The two founders did just that, though their partnership met with resistance. When Jobs announced the $150 million investment at the Macworld Boston conference in 1997, the audience booed Gates' appearance via satellite.
For Microsoft, the investment meant propping up one of its greatest competitors, but it was also a new business opportunity.
"That's worked out very well," says Gates at the 2007 conference. "In fact, every couple years or so, there's been something new that we've been able to do on the Mac and it's been a great business for us."
Also, as part of the deal, Apple agreed to drop a lawsuit accusing Microsoft of copying its operating system.
At the time that Microsoft saved Apple, Microsoft was by far and away the larger of the two companies. That standing has since flipped: Apple's market capitalization is $839 billion and Microsoft's is $560 billion.
The 1997 deal didn't end the competition between the two tech companies. Rather, they went on to, in lockstep, shaping the computing industry together.
"Today it's a little-known (and mythologized) story of tech that still shows that cooperation can work hand-in-hand with competition," writes Code Academy.
When Jobs died in 2011, Gates honored the Apple icon as both competitor and friend.

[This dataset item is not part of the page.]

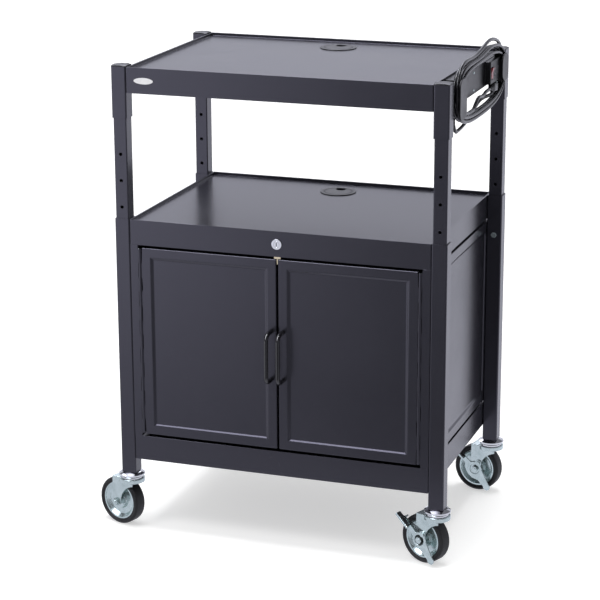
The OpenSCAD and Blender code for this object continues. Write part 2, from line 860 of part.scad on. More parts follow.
module wheel() {
    hub_half = fork_in - seat_gap;
    rim_r = rim_d / 2;
    rim_half = tyre_w * rim_half_share;
    web_half = tyre_w * web_half_share;
    boss_half = tyre_w * boss_half_share;
    side = [
        [hub_r, hub_half], [hub_r, boss_half], [boss_r - rim_t, boss_half], [boss_r, web_half],
        [rim_r - 3 * rim_t, web_half], [rim_r - rim_t, rim_half - rim_t / 2],
        [rim_r - rim_t, rim_half], [rim_r, rim_half]];
    bore = axle_d / 2 + pin_r_play;
    outline = concat([[bore, hub_half]], side,
        [for (i = [len(side) - 1 : -1 : 0]) [side[i][0], -side[i][1]]], [[bore, -hub_half]]);
    at_axle() rotate([90, 0, 0]) rotate_extrude() polygon(outline);
}

// Rubber tyre with rounded shoulders
shoulder_r = 5;
tyre_steps = 6;

module tyre() {
    half = tyre_w / 2;
    shoulder = [for (i = [0 : tyre_steps])
        let (a = 90 * i / tyre_steps)
        [wheel_r - shoulder_r + shoulder_r * cos(a), half - shoulder_r + shoulder_r * sin(a)]];
    outline = concat(shoulder,
        [[rim_d / 2 + seat_gap, half - rim_t], [rim_d / 2 + seat_gap, -half + rim_t]],
        [for (i = [tyre_steps : -1 : 0]) [shoulder[i][0], -shoulder[i][1]]]);
    at_axle() rotate([90, 0, 0]) rotate_extrude() polygon(outline);
}

// Brake: a stamped lever beside the wheel. Its pedal is pressed down, and its lug
// then closes on the tread.
ring_r = 17;
ring_bore_r = 11;
tab_end = [-29, -37];
tab_half_w = 8;
arm_half_w = 6;
lug_t = 3;
lug_w = 10;
lug_in = 6;
arm_reach = 50;

module brake() {
    play = pin_r_play;
    arm = [cos(pedal_tilt), sin(pedal_tilt)];
    across = [-arm[1], arm[0]];
    at_axle() translate([0, fork_out + seat_gap, 0]) {
        rotate([90, 0, 0]) translate([0, 0, -lever_t]) linear_extrude(lever_t) difference() {
            union() {
                circle(r = ring_r);
                translate([-pivot_ahead, pivot_up]) circle(d = pivot_d * 5 / 2);
                polygon([-arm_half_w * across, arm_reach * arm - arm_half_w * across,
                    arm_reach * arm + arm_half_w * across, arm_half_w * across]);
                polygon([[-ring_r, 0], tab_end - [tab_half_w, 0], tab_end + [tab_half_w, 0], [0, -ring_r]]);
                translate(tab_end) circle(r = tab_half_w);
            }
            circle(r = ring_bore_r);
            translate([-pivot_ahead, pivot_up]) circle(d = pivot_d + 2 * play);
        }
        rotate([0, -pedal_tilt, 0]) {
            translate([0, 0, arm_half_w - pedal_t / 2]) slab([wheel_r - pedal_l / 2, wheel_r + pedal_l / 2],
                [0, pedal_w], [-pedal_t / 2, pedal_t / 2]);
            slab([wheel_r + lug_gap, wheel_r + lug_gap + lug_t], [-fork_out + lug_in, lever_t],
                [-lug_w / 2, lug_w / 2]);
        }
    }
}

// Power unit on the right of the top shelf
unit_x = half_box;
face_x = unit_x + unit_t;
unit_top_z = top_rim_z - unit_drop;
unit_z = unit_top_z - unit_h;
unit_rear_y = half_d - unit_rear_in;
unit_y = [unit_rear_y - unit_l, unit_rear_y];
block_rise = 4;
socket_in = 4;
block_y = [unit_rear_y - block_in - block_l, unit_rear_y - block_in];
block_x = face_x + block_t;
block_z = unit_z + block_rise;
rocker_y = block_y[0] + rocker_w;
socket_y = block_y[1] - socket_d / 2 - socket_in;
socket_z = (unit_z + unit_top_z) / 2;
rocker_room = 0.4;
socket_t = 2.5;
socket_ys = [socket_y, socket_y - socket_pitch];

module power_housing() {
    placed() color(black) difference() {
        union() {
            slab([unit_x, face_x], unit_y, [unit_z, unit_top_z]);
            slab([face_x - cut, block_x], block_y, [block_z, unit_top_z - cut]);
        }
        slab([face_x, block_x + cut],
            [rocker_y - rocker_w / 2 - rocker_room, rocker_y + rocker_w / 2 + rocker_room],
            [socket_z - rocker_h / 2 - rocker_room, socket_z + rocker_h / 2 + rocker_room]);
        for (y = socket_ys) translate([block_x - socket_t, y, socket_z]) rotate([0, 90, 0])
            cylinder(d = socket_d, h = socket_t + cut);
    }
}

// Socket face with two blade slots and an earth hole
slot_w = 2;
slot_l = 7;
slot_pitch = 12.7;
earth_d = 4.8;

module power_sockets() {
    floor_t = socket_t / 3;
    placed() color("#2b2b2f") for (y = socket_ys)
        translate([block_x - socket_t, y, socket_z]) rotate([0, 90, 0]) difference() {
            cylinder(d = socket_d, h = socket_t);
            for (s = [-1, 1]) slab([-slot_l / 2, slot_l / 2],
                [s * slot_pitch / 2 - slot_w / 2, s * slot_pitch / 2 + slot_w / 2],
                [floor_t, socket_t + cut]);
            translate([slot_l, 0, floor_t]) cylinder(d = earth_d, h = socket_t);
        }
}

// Rocker: it tilts on two short pivots, and the half that is pressed lies level
rocker_pivot_d = 3;
rocker_pivot_in = 2;

module rocker_switch() {
    half = rocker_h / 2 - 2 * rocker_room;
    raised = rocker_room + half * tan(rocker_swing);
    placed() color(red) translate([block_x, rocker_y, socket_z]) rotate([90, 0, 0]) {
        linear_extrude(rocker_w - 2 * rocker_room, center = true)
            polygon([[-block_t / 2, -half / 2], [0, -half], [rocker_room, -half], [rocker_room, 0],
                [raised, half], [0, half], [-block_t / 2, half / 2]]);
        translate([-rocker_pivot_in, 0, 0]) cylinder(d = rocker_pivot_d, h = rocker_w, center = true);
    }
}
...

"Steve and I first met nearly 30 years ago, and have been colleagues, competitors and friends over the course of more than half our lives," Gates wrote. "The world rarely sees someone who has had the profound impact Steve has had, the effects of which will be felt for many generations to come. For those of us lucky enough to get to work with him, it's been an insanely great honor. I will miss Steve immensely."